— begin —
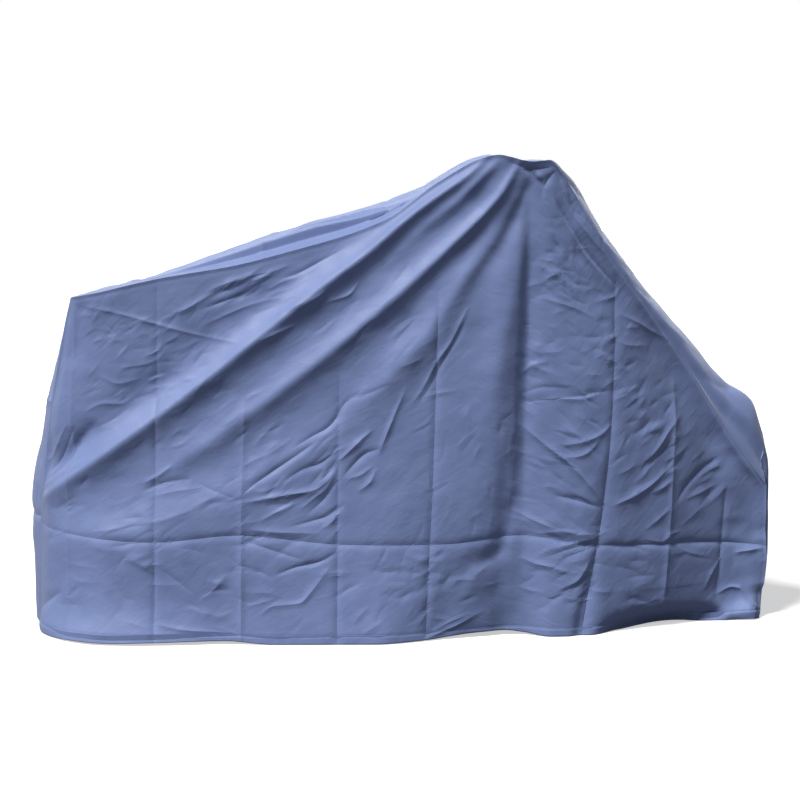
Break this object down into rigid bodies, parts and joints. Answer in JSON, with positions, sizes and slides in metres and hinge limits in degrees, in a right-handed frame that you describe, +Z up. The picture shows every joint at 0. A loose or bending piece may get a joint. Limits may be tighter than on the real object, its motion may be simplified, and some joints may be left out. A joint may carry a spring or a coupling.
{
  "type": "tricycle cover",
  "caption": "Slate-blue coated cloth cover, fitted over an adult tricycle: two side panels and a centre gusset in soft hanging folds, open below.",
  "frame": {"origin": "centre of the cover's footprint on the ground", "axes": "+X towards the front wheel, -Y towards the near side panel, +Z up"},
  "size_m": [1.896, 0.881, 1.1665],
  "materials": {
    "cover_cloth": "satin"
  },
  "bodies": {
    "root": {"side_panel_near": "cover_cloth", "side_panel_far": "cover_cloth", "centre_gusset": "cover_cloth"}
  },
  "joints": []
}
— end —
Return the lines above exactly, keeping every word.

— Full response —
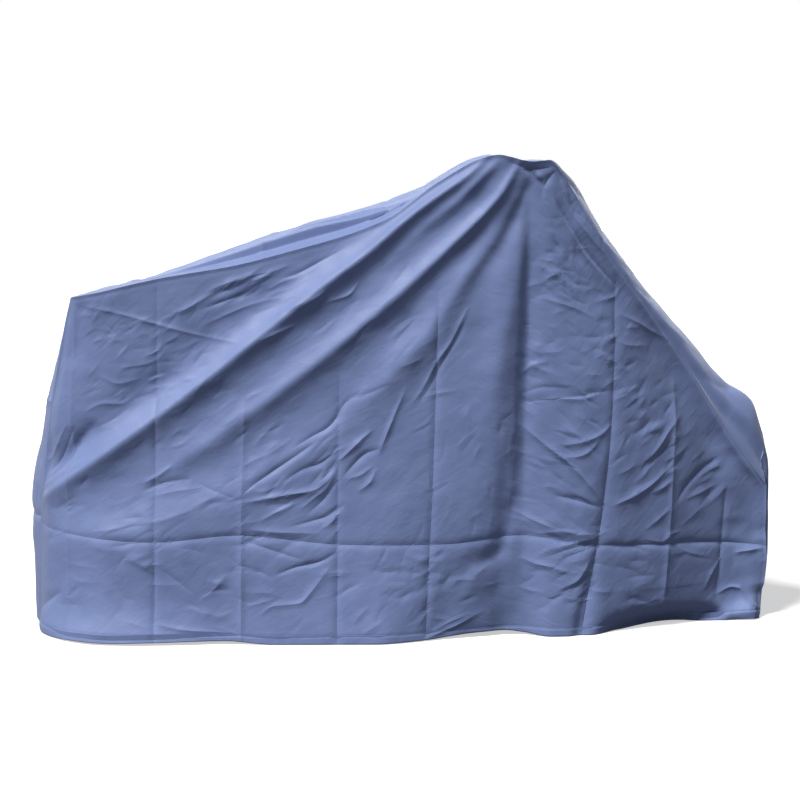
Break this object down into rigid bodies, parts and joints. Answer in JSON, with positions, sizes and slides in metres and hinge limits in degrees, in a right-handed frame that you describe, +Z up. The picture shows every joint at 0. A loose or bending piece may get a joint. Limits may be tighter than on the real object, its motion may be simplified, and some joints may be left out. A joint may carry a spring or a coupling.
{
  "type": "tricycle cover",
  "caption": "Slate-blue coated cloth cover, fitted over an adult tricycle: two side panels and a centre gusset in soft hanging folds, open below.",
  "frame": {"origin": "centre of the cover's footprint on the ground", "axes": "+X towards the front wheel, -Y towards the near side panel, +Z up"},
  "size_m": [1.896, 0.881, 1.1665],
  "materials": {
    "cover_cloth": "satin"
  },
  "bodies": {
    "root": {"side_panel_near": "cover_cloth", "side_panel_far": "cover_cloth", "centre_gusset": "cover_cloth"}
  },
  "joints": []
}